● **OBJECTIVE**:
Set down the material exactly as given, please, from its first line through the line that includes "return item".
################
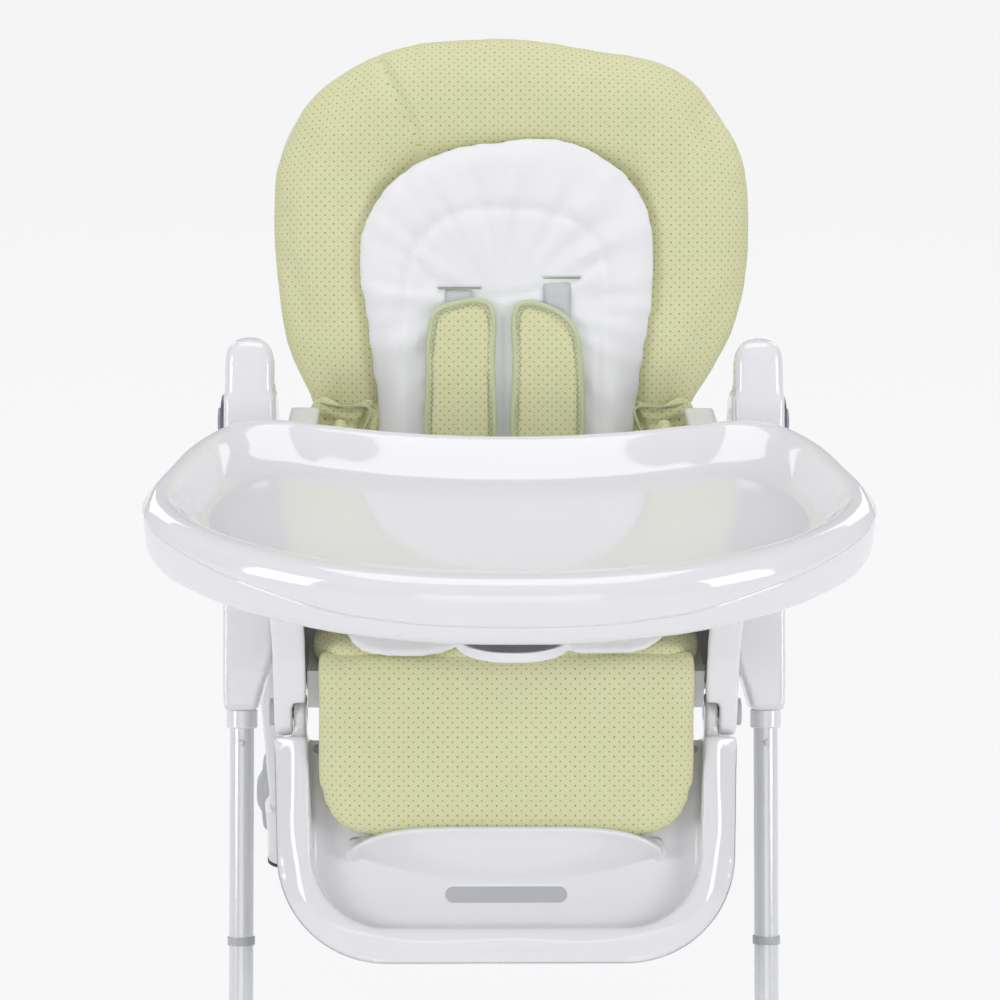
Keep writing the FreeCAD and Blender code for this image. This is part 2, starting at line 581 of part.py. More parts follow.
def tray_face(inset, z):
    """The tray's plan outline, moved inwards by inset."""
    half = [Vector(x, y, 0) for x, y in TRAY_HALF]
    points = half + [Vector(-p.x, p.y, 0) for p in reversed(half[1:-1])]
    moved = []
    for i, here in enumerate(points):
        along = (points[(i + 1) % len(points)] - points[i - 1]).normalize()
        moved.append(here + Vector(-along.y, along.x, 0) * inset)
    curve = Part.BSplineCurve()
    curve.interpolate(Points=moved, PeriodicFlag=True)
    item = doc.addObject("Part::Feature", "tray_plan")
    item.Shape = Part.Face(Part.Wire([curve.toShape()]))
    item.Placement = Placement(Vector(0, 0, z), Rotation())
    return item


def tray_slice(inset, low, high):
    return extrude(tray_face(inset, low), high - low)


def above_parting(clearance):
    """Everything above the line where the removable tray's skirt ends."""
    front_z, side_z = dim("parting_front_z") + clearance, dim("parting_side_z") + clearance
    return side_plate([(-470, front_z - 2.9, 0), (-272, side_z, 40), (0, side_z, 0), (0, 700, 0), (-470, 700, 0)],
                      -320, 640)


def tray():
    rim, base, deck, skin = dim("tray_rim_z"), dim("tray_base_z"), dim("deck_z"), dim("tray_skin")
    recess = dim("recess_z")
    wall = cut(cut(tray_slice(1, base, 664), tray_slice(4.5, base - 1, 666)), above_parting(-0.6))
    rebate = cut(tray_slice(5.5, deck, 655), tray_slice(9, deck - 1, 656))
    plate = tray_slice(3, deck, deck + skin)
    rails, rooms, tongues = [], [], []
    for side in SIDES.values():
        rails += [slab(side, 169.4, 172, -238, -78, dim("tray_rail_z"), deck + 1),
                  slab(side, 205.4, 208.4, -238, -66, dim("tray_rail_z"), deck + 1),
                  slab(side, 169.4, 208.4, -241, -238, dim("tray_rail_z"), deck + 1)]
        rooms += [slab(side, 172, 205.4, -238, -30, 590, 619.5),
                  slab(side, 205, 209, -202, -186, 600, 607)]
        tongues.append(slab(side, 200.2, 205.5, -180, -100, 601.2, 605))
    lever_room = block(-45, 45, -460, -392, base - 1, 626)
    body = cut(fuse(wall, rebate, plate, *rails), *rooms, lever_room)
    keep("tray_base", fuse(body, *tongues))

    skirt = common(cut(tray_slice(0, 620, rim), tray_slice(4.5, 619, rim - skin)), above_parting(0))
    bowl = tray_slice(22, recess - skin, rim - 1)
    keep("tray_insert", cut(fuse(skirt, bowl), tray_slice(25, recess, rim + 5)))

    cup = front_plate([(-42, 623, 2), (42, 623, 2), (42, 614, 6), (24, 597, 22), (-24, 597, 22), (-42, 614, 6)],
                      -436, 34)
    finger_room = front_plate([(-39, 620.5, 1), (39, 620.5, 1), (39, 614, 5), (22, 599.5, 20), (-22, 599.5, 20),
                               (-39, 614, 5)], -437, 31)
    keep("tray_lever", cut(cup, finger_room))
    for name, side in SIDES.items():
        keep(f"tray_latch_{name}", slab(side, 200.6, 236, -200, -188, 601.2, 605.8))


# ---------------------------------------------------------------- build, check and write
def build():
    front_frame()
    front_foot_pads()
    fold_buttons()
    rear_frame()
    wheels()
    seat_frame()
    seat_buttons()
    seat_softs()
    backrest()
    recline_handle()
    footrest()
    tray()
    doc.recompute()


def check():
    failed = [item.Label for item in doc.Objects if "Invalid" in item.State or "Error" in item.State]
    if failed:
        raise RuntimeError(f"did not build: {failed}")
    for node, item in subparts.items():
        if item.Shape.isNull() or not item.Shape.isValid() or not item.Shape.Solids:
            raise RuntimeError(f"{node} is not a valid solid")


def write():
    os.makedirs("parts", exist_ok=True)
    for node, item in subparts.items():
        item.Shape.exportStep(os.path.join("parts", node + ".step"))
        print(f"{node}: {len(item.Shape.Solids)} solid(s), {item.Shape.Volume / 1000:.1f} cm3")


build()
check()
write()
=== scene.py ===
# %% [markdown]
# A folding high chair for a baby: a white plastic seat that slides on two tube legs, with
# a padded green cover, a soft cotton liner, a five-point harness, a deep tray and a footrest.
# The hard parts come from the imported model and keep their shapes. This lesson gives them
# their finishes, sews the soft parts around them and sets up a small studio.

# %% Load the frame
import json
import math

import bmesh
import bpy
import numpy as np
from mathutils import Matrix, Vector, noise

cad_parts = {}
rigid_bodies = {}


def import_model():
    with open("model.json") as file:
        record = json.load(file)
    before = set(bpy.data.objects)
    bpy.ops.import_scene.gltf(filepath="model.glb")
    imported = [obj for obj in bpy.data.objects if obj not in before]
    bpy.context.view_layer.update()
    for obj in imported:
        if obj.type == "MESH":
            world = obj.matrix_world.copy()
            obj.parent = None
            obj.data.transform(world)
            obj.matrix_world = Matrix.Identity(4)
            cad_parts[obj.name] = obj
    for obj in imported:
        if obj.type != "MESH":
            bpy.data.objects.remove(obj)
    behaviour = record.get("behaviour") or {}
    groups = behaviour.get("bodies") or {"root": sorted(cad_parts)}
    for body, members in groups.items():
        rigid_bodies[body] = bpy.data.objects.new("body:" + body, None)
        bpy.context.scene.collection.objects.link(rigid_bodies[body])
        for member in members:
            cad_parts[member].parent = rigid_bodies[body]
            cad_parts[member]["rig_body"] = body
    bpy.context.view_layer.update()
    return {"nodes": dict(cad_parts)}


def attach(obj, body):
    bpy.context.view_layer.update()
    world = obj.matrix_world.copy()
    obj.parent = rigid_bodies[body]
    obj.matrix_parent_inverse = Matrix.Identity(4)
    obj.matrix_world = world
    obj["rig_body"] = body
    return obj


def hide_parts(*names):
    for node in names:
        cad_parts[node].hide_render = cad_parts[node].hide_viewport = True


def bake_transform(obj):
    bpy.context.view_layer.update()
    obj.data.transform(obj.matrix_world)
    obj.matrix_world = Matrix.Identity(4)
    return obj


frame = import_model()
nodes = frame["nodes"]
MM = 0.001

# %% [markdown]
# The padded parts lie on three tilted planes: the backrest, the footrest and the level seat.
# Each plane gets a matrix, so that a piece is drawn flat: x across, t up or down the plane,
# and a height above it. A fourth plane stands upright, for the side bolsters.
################
● **RESPONSE TO THE TASK**:
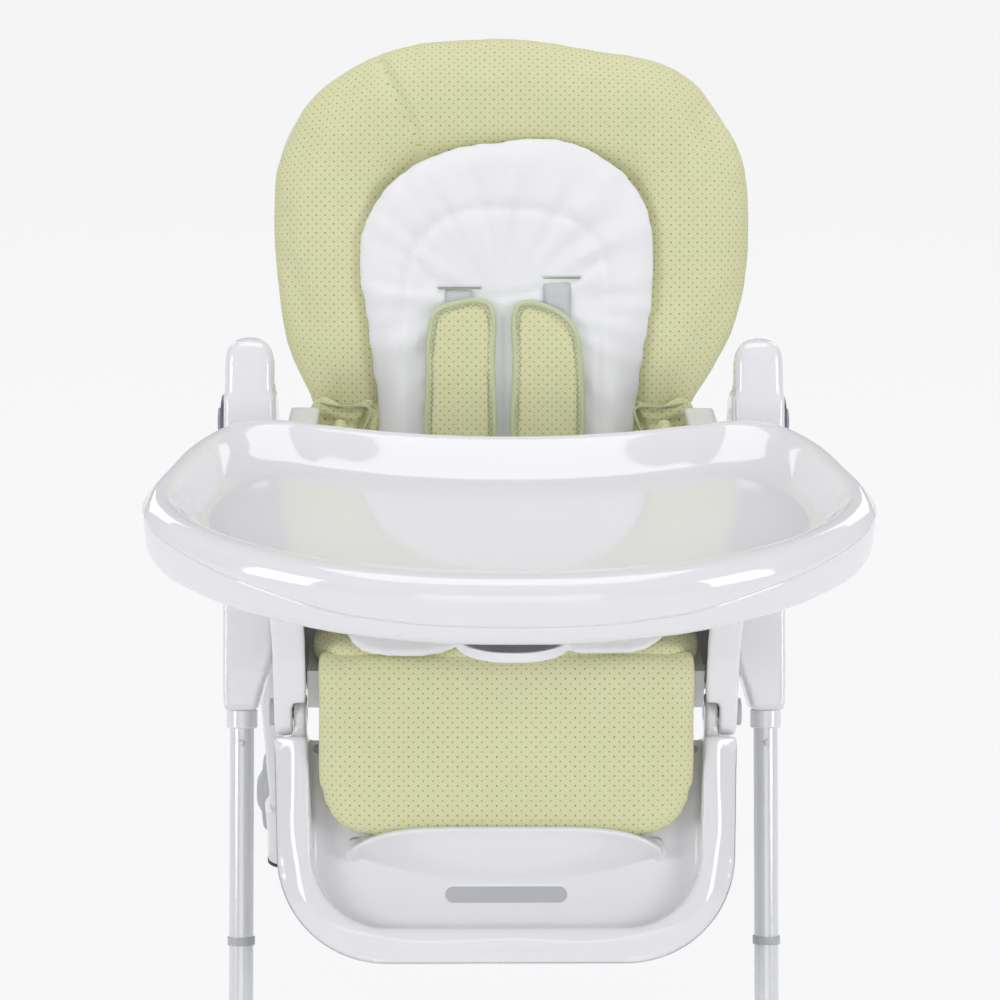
Keep writing the FreeCAD and Blender code for this image. This is part 2, starting at line 581 of part.py. More parts follow.
def tray_face(inset, z):
    """The tray's plan outline, moved inwards by inset."""
    half = [Vector(x, y, 0) for x, y in TRAY_HALF]
    points = half + [Vector(-p.x, p.y, 0) for p in reversed(half[1:-1])]
    moved = []
    for i, here in enumerate(points):
        along = (points[(i + 1) % len(points)] - points[i - 1]).normalize()
        moved.append(here + Vector(-along.y, along.x, 0) * inset)
    curve = Part.BSplineCurve()
    curve.interpolate(Points=moved, PeriodicFlag=True)
    item = doc.addObject("Part::Feature", "tray_plan")
    item.Shape = Part.Face(Part.Wire([curve.toShape()]))
    item.Placement = Placement(Vector(0, 0, z), Rotation())
    return item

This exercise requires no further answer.